Naar boven ↑

Annotatie

mr. J.H.J. Verbaan
17 september 2019

Rechtspraak

Motivering van hennepteelt en opzettelijk wegnemen elektriciteit.

De verdediging klaagt namens verdachte, ten aanzien van wie opzettelijk handelen in strijd met een verbod gegeven in artikel 3 onder B Opiumwet (Opw) en diefstal door middel van braak, is bewezen verklaard, dat het bewezen verklaarde door het hof ontoereikend is gemotiveerd.

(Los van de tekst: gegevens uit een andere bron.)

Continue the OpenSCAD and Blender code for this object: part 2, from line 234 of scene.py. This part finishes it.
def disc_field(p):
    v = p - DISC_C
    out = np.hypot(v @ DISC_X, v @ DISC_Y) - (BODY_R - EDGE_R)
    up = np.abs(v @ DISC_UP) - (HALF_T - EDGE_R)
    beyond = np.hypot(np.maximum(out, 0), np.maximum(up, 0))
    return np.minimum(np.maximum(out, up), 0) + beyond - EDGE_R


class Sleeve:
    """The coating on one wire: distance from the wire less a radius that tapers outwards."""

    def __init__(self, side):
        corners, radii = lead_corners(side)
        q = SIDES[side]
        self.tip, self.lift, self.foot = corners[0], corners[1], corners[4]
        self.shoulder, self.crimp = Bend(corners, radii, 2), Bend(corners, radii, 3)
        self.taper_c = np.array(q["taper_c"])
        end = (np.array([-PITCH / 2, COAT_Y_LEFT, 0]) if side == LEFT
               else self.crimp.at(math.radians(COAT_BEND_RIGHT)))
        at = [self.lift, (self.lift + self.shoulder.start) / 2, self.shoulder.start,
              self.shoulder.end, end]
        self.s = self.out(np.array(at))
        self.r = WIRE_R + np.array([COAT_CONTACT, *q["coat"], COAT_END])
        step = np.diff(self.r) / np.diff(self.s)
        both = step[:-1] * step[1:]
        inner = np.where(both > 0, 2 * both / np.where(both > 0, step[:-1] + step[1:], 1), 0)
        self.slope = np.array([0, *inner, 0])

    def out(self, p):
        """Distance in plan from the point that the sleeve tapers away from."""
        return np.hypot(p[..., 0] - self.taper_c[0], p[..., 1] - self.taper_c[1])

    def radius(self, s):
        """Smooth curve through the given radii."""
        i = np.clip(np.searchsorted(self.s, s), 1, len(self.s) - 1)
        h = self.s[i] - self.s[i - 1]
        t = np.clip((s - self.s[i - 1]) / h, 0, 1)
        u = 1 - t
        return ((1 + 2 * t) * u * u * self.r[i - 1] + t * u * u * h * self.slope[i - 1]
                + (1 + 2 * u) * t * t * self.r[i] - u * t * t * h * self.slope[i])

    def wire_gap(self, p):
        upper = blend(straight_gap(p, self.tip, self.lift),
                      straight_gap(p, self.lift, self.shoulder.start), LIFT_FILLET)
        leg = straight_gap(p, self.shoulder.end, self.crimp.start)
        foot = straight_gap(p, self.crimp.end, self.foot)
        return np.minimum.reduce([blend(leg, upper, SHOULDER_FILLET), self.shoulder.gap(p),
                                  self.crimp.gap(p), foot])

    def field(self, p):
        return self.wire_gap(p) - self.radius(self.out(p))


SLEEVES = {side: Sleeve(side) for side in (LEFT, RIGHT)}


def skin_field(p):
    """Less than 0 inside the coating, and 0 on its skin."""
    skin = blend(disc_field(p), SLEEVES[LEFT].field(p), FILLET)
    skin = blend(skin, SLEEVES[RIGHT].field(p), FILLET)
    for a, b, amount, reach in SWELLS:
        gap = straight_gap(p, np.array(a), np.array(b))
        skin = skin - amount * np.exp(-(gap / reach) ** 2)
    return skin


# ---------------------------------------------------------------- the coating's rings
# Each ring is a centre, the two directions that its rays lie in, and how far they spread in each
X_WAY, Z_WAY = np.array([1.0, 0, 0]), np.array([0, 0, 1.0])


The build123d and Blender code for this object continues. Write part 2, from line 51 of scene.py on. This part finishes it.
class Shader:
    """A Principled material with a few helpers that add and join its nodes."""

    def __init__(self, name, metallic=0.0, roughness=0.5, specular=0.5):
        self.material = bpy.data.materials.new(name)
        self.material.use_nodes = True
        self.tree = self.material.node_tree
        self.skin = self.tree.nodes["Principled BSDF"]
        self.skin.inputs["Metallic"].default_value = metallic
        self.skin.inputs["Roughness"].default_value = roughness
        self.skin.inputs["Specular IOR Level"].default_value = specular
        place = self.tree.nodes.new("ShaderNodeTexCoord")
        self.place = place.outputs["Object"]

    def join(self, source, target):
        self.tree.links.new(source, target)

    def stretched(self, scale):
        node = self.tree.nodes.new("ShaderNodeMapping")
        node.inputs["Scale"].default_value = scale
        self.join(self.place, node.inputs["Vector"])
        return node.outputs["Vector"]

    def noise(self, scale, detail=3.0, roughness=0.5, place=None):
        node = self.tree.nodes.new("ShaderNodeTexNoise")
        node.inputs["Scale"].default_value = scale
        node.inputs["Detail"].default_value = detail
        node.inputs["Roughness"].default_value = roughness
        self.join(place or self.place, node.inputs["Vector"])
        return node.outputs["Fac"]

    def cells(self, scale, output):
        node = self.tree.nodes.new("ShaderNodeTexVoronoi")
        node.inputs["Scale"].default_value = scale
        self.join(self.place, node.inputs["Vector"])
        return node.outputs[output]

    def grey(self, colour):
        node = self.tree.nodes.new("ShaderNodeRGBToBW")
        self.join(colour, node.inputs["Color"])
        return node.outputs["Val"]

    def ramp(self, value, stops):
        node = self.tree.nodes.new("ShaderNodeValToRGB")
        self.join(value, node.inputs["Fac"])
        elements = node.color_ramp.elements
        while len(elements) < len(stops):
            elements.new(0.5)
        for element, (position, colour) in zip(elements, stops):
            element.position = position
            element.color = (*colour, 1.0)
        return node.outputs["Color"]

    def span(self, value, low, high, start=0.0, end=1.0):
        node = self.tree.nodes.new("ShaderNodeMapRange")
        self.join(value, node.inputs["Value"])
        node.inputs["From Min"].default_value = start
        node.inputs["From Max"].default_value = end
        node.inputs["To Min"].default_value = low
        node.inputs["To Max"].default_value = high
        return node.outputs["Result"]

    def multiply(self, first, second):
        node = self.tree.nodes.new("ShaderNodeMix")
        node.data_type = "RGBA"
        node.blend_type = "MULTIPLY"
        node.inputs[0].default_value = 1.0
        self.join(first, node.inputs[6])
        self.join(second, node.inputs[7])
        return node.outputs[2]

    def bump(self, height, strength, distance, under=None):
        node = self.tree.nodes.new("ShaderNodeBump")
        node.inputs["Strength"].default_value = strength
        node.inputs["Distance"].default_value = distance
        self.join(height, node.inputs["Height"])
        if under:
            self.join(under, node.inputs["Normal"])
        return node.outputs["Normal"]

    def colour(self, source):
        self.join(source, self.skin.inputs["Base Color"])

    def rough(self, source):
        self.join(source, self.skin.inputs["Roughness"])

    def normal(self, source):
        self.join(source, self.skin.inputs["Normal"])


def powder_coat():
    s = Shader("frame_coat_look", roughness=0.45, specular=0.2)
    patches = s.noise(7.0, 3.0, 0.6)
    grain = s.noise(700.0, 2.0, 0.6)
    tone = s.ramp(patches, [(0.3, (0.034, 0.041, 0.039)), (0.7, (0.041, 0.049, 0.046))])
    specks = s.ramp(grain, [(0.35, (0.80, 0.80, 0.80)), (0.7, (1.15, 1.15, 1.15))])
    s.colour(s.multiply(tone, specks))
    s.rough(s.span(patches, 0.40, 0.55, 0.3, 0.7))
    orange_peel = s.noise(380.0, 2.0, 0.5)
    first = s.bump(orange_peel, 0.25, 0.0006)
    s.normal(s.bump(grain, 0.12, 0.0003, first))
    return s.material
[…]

Het hof heeft ten aanzien van de bewezenverklaring overwogen dat het van oordeel is dat het door de raadsman van verdachte gevoerde verweer strekkende tot vrijspraak van het ten laste gelegde wordt weersproken door de gebezigde bewijsmiddelen, zoals deze later in de eventueel op te maken aanvulling op dit arrest zullen worden opgenomen. Het hof heeft geen reden om aan de juistheid en betrouwbaarheid van de inhoud van die bewijsmiddelen te twijfelen. Ten aanzien van het aangetroffen DNA-materiaal van verdachte overweegt het hof nog dat de omstandigheid dat dit DNA-materiaal op een verplaatsbaar object – te weten een rietje – is aangetroffen, in dit verband niet afdoet aan de bewijskracht ervan, gelet op de plaats van het aantreffen van het rietje, te weten in één van de kweekruimtes, en het ontbreken van een plausibele verklaring van verdachte hieromtrent. Dat, zoals de raadsman niet onderbouwd heeft gesuggereerd, het rietje zou kunnen zijn achtergebleven tijdens de bezichtiging van het pand terwijl verdachte daarna nooit meer in het pand is geweest, acht het hof niet aannemelijk, alleen al vanwege de plaats waar dat rietje is aangetroffen. Hoewel er aanwijzingen zijn dat er één of meer anderen betrokken is of zijn geweest bij de aangetroffen hennepkwekerij, heeft het hof geen duidelijkheid verkregen in welke mate dat het geval is geweest en waaruit de betrokkenheid van die ander of anderen dan zou hebben bestaan, zodat het hof niet bewezen acht dat verdachte het ten laste gelegde tezamen en in vereniging met één of meer anderen heeft gepleegd.

De Hoge Raad oordeelt, aangezien het bewezen verklaarde niet zonder meer kan worden afgeleid uit de inhoud van de door het hof gebezigde bewijsvoering, dat de bestreden uitspraak niet naar de eis der wet met redenen omkleed is.